食べた後にすぐに歯磨きをしてはいけないのは本当?
食べた後にすぐに歯磨きをしてはいけない理由
最近テレビで良く目にする「食べた後にすぐに歯磨きをしてはいけない」という情報。
その考え方が浸透していて、食後すぐに歯を磨かない方が増えています。
間違った情報ではないのですが、一部間違った認識を持った方がいらっしゃるので説明したいと思います。
まず、ステファンのカーブ(虫歯になりやすい曲線のことで歯科医師がよく学ぶグラフのことです)についてお話します。
ステファンのカーブとはプラーク(歯垢)中のpH(ペーハー)の変化を表したものいいます。
通常は中性に保たれていますが、食事をとると酸性に変わります。
例えば甘い物を摂取した際、お口の中のpHは酸性になり、脱灰(だっかい)が始まります。
脱灰とは歯のエナメル質が壊れ、溶けることを言います。
しかし、唾液の自浄作用によって酸性になった口の中のpHを中性に戻し歯を再石灰化します。
赤ちゃんにむし歯が無いのはよだれがたくさん出ているからです。
一般的な人の平均では15分から20分ほどで中性に戻ると言われています。
食後すぐに歯磨きをしてしまうことで、脱灰した状態の柔らかい歯を削ってしまったり、唾液の力が働かなくなってしまいますので
食後20分後くらいに歯磨きをするといいでしょう。
だらだら食べはよくない
この情報はTVでもよく言われていますし、正しい知識だから問題ありません。
だらだら食べは一番よくありません。
食後に唾液がpHを戻そうとするタイミングでまた食べ始めてしまうと、お口の中は酸性の状態が続いてしまいます。
食べるときは一度で食べることが大切です。
料理人の人はいつも味見をしているので、歯が悪い人が多いと言われています。
当医院でも料理人の患者さんは歯が悪い人が多いです。
ケーキ職人さんのお口の中はむし歯だらけでした。
職業柄なので大変ですよね。
歯周病の人はすぐに歯磨きを!
ここまでのお話はむし歯に関しての効果的なお話です。
歯周病に関しては話が別になります。
虫歯は歯を溶かす細菌ですが、歯周病は歯の周りを溶かす細菌なので、重症になると歯が抜けてしまいます。
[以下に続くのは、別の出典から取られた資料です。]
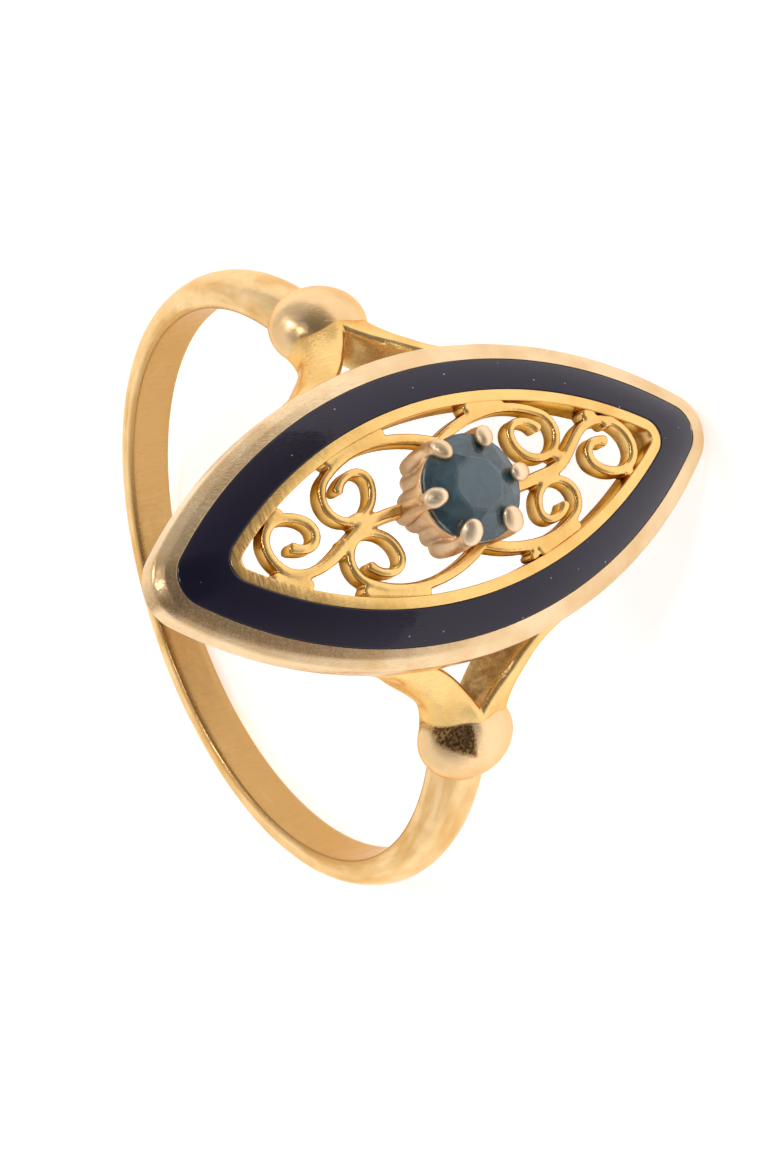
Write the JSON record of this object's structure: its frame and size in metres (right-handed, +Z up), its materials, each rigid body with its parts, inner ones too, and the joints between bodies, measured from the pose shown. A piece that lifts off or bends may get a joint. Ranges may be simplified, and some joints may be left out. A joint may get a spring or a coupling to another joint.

歯周病の菌は留まり続けて、常に毒素を出しているので、細菌を除去するには、食後すぐに歯を磨く必要があります。
歯周病と診断された方は、食後時間を空けずにすぐに歯を磨くようにしましょう。
当医院では顕微鏡で検査して歯周病菌を減らす治療をしていますので、同時にしていただくとより効果的です。
この間、来院した歯周病の患者さんはTVを見て食後20分置いて歯磨きをしているというお話をしていました。
しかし、この状態を続けてむし歯を防いで歯が残ったとしても歯周病で抜けてしまいますよね。
虫歯に重点を置く(子供の場合はこの場合が多い)のか、歯周病に重点を置くのかによって考え方が違います。
20分後に磨くからと言って、忘れてしまうと意味がありません。
とても大事な事なので皆さん誤解のないようにしてください。